[Rows from an object dataset]
— START —
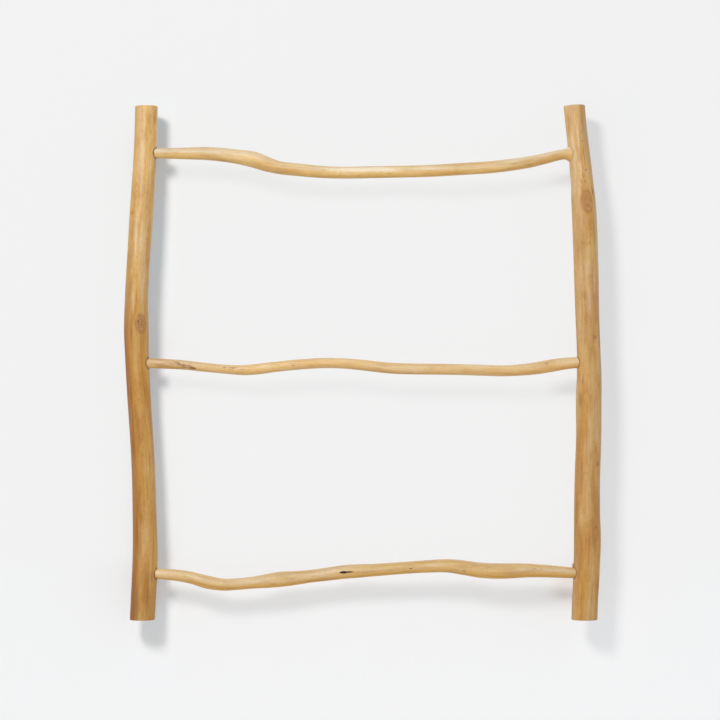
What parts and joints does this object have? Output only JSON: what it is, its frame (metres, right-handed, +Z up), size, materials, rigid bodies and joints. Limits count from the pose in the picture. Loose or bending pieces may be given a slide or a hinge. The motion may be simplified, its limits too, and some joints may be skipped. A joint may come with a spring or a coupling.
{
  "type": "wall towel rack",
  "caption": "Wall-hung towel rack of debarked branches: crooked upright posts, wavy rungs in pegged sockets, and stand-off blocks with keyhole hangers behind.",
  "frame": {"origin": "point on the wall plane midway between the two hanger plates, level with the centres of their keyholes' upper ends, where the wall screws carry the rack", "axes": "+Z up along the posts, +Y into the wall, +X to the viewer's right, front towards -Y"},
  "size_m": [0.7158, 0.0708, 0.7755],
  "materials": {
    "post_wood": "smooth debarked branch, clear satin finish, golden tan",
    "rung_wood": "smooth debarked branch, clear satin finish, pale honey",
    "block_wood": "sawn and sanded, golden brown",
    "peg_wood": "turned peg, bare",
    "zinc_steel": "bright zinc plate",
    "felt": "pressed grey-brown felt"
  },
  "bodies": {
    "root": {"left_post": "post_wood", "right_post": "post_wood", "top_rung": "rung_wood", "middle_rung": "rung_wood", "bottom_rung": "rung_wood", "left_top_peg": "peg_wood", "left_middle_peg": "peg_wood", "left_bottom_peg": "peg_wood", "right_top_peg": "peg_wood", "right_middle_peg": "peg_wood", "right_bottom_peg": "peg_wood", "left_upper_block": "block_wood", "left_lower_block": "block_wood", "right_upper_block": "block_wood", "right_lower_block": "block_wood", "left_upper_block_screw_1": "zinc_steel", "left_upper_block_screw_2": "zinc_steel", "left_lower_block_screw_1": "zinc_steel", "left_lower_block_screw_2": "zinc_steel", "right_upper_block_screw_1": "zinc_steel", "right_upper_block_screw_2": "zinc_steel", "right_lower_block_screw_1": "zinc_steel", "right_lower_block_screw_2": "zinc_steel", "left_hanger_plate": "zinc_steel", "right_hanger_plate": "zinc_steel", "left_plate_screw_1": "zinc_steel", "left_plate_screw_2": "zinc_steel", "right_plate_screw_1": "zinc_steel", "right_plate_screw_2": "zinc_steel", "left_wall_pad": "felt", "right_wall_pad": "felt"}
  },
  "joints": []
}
— END —
— START —
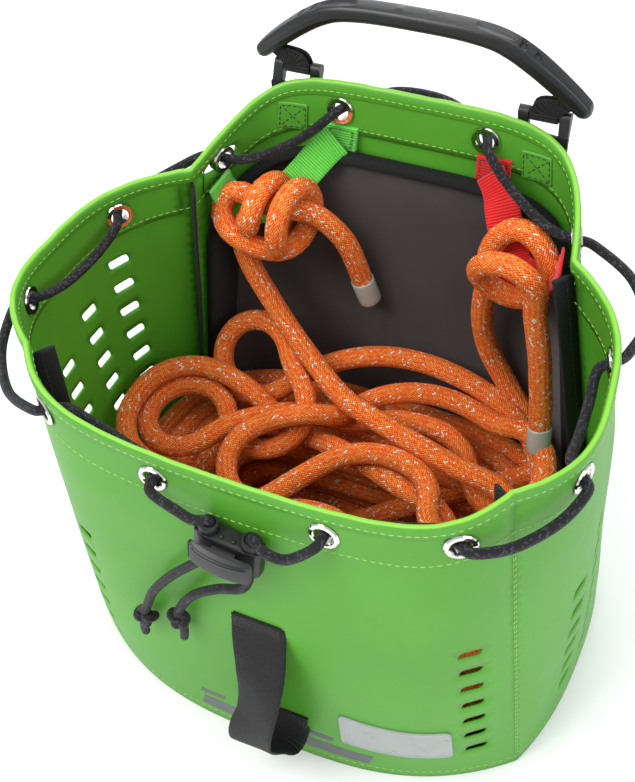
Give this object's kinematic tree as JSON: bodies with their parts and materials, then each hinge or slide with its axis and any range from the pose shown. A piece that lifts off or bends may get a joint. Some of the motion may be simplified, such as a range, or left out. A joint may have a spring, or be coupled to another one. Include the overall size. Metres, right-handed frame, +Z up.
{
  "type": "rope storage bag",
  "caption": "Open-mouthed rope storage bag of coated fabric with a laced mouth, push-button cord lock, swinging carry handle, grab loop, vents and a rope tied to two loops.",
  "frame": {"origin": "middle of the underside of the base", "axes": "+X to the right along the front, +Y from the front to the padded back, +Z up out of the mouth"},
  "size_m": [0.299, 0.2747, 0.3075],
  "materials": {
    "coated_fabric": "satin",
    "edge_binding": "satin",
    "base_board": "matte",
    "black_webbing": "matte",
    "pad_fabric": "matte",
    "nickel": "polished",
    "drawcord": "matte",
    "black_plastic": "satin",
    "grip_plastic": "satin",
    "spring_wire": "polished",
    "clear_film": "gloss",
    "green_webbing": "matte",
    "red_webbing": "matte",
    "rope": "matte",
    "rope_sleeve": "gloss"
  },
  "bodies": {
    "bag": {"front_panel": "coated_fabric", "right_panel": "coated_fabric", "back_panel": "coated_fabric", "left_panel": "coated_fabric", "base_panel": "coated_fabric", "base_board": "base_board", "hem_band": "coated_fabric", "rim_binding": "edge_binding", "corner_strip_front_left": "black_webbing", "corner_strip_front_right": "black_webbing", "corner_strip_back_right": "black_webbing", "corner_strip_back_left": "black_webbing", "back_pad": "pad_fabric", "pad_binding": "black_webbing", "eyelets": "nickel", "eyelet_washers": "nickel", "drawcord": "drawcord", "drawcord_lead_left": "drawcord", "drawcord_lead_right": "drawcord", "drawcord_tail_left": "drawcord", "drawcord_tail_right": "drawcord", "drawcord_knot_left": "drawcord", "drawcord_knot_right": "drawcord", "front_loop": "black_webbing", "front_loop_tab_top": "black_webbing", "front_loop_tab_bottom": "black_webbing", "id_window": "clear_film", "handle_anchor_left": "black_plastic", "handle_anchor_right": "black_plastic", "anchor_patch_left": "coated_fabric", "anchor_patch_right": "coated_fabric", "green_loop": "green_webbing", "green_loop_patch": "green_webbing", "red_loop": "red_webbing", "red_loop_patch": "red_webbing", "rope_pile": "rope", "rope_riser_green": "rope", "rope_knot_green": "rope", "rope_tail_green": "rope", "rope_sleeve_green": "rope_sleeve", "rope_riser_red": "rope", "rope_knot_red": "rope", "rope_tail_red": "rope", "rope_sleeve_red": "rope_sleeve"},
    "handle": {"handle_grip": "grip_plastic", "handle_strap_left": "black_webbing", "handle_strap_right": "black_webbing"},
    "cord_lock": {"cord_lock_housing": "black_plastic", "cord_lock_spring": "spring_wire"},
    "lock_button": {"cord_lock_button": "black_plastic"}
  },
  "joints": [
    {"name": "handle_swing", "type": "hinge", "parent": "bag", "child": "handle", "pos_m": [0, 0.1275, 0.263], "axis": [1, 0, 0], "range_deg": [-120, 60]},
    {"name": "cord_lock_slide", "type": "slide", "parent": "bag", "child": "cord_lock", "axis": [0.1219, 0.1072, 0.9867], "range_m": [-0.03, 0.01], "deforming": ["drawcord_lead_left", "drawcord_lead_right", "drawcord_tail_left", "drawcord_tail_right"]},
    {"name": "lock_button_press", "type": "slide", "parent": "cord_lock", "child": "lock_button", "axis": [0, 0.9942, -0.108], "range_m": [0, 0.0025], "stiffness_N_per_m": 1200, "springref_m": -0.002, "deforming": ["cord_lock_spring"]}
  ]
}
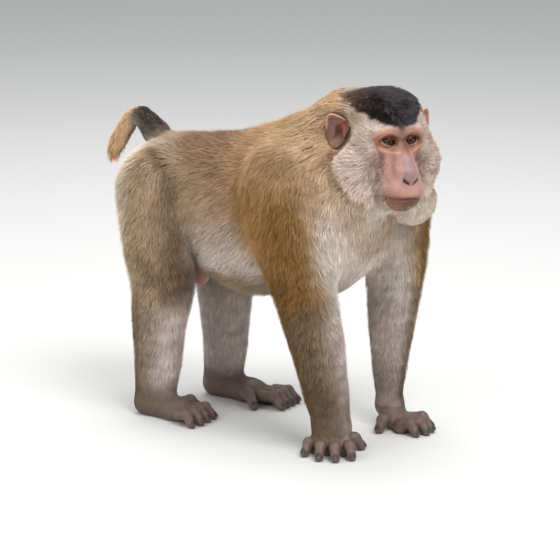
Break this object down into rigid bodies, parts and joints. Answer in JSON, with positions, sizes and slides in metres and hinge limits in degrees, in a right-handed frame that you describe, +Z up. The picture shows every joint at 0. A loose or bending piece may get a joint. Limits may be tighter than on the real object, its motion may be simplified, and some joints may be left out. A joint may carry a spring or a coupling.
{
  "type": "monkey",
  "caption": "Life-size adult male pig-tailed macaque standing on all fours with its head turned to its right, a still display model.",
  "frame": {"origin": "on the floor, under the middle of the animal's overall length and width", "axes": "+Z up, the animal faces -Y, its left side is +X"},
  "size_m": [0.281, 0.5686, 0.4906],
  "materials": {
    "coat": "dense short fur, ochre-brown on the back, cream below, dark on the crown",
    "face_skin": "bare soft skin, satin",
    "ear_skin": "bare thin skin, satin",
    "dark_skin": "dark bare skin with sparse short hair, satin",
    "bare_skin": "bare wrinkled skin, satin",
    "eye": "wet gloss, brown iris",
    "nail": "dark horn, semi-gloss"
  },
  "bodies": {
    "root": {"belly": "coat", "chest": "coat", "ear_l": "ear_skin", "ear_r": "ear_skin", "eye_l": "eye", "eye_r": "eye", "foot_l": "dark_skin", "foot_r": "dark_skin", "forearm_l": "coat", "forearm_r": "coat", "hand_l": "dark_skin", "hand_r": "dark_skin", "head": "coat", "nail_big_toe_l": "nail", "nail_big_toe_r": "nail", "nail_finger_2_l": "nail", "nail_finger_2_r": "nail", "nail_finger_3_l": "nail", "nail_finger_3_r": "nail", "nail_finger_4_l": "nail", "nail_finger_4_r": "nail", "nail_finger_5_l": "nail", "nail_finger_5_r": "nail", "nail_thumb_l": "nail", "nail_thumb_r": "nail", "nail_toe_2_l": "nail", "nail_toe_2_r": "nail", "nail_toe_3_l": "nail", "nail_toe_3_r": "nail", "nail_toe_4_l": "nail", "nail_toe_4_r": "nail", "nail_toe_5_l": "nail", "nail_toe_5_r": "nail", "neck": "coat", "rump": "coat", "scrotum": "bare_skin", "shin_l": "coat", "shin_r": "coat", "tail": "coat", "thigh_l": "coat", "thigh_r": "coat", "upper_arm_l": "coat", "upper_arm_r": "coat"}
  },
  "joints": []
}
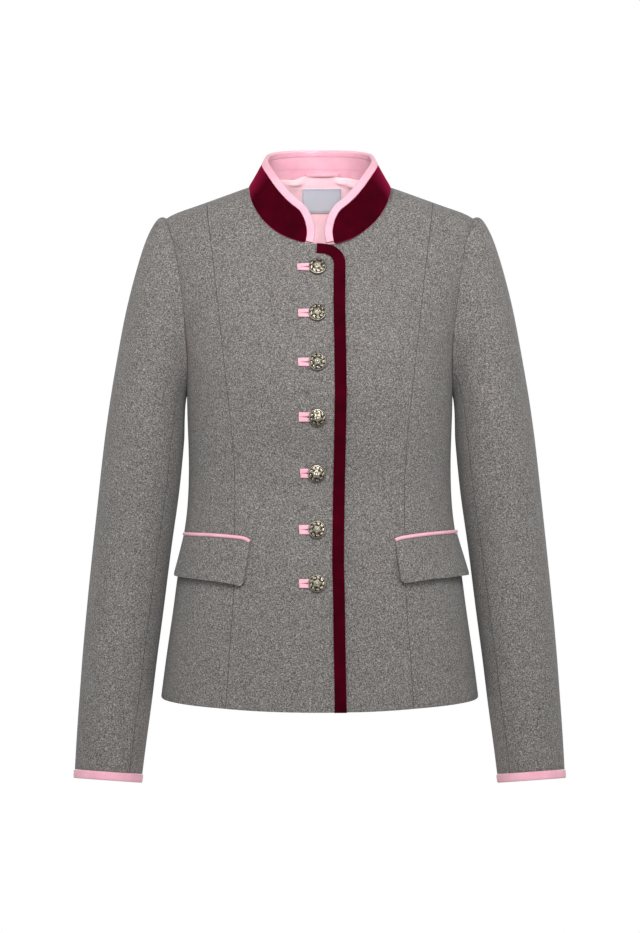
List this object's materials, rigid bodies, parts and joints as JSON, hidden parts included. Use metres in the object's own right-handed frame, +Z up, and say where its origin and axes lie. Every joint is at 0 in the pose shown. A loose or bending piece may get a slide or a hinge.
— END —
* Problem requirements *
Where a line above includes "picture", copy that line.

* Written solution *
What parts and joints does this object have? Output only JSON: what it is, its frame (metres, right-handed, +Z up), size, materials, rigid bodies and joints. Limits count from the pose in the picture. Loose or bending pieces may be given a slide or a hinge. The motion may be simplified, its limits too, and some joints may be skipped. A joint may come with a spring or a coupling.
Break this object down into rigid bodies, parts and joints. Answer in JSON, with positions, sizes and slides in metres and hinge limits in degrees, in a right-handed frame that you describe, +Z up. The picture shows every joint at 0. A loose or bending piece may get a joint. Limits may be tighter than on the real object, its motion may be simplified, and some joints may be left out. A joint may carry a spring or a coupling.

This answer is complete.